Resisting Evil In The Spiritual Realm: Prayer In The Gospel Of Mark -- By: William B. Bowes
Journal: Bibliotheca Sacra
Volume: BSAC 179:715 (Jul 2022)
Article: Resisting Evil In The Spiritual Realm: Prayer In The Gospel Of Mark
Author: William B. Bowes
BSac 179:715 (July-September 2022) p. 306
Resisting Evil In The Spiritual Realm: Prayer In The Gospel Of Mark
William B. Bowes is a PhD student in New Testament and Christian Origins at New College, the school of divinity at the University of Edinburgh, Scotland.
Abstract
Prayer plays a more significant role in the Gospel of Mark than previously assumed. Given that Mark and his readers understood the world in terms of a cosmic conflict between temporal and spiritual realms, I contend that prayer in Mark has a resistance-oriented focus.
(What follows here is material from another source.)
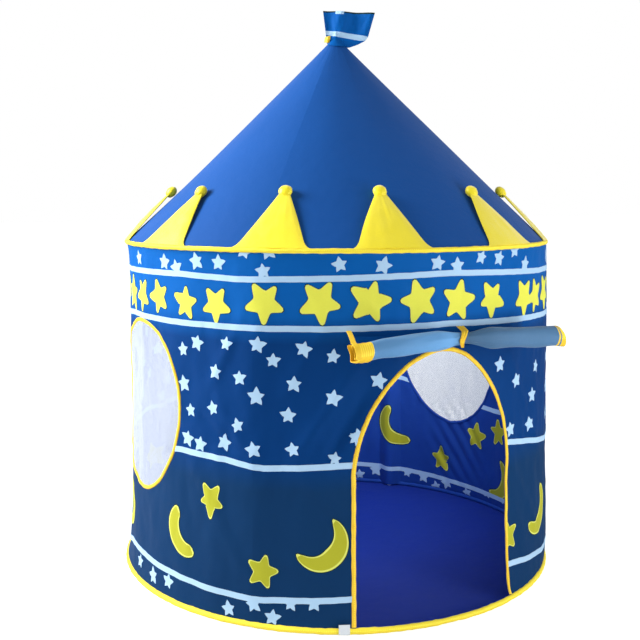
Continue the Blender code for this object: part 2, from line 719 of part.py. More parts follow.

This article reexamines Markan prayer texts, evaluating them in the context of antiquity and Mark’s understanding of spiritual-temporal conflict.
Jesus as one who both prayed and taught on prayer is a significant aspect of early Christian portrayals. This is especially true in the Synoptic Gospels. They present Jesus’s prayer practices as distinct in form and effectiveness, whether compared to the religious leaders or his disciples. For the earliest Christians, prayer related to their understanding of their engagement with God, as well as spiritual and physical forces. Such depictions in the Synoptics indicate that they considered the nature and purpose of their prayers to be distinct from the prayers of others.
While many scholars have published works on prayer in the Gospels and the New Testament broadly, few have published research about prayer within the Gospel of Mark. Some, such as O’Brien, suggest that the author “shows little interest in the subject.”1 Similarly, few publications deal with how the evangelist’s characterization of prayer was shaped by significant, early Christian concern about spiritual evil and the interaction between the spiritual and temporal—a key aspect of the Markan worldview.
BSac 179:715 (July-September 2022) p. 307
In this article I propose that prayer plays a more significant role in Mark’s Gospel than previously assumed. Specifically, I contend that an important aspect of prayer in Mark is its role as a means of resistance, apotropaically functioning against spiritual evil, natural evil, and temporal weakness. For Mark, prayer was central to the early Christians’ concerns about demonic powers and the nature of the relationship between the temporal and spiritual realms. Since Mark’s Gospel is the earliest of the Synoptics, this analysis will provide insight into the nature of early Christian spirituality and especially into the ways in which Mark’s audience would have understood the interaction and conflict between visible and invisible phenomena.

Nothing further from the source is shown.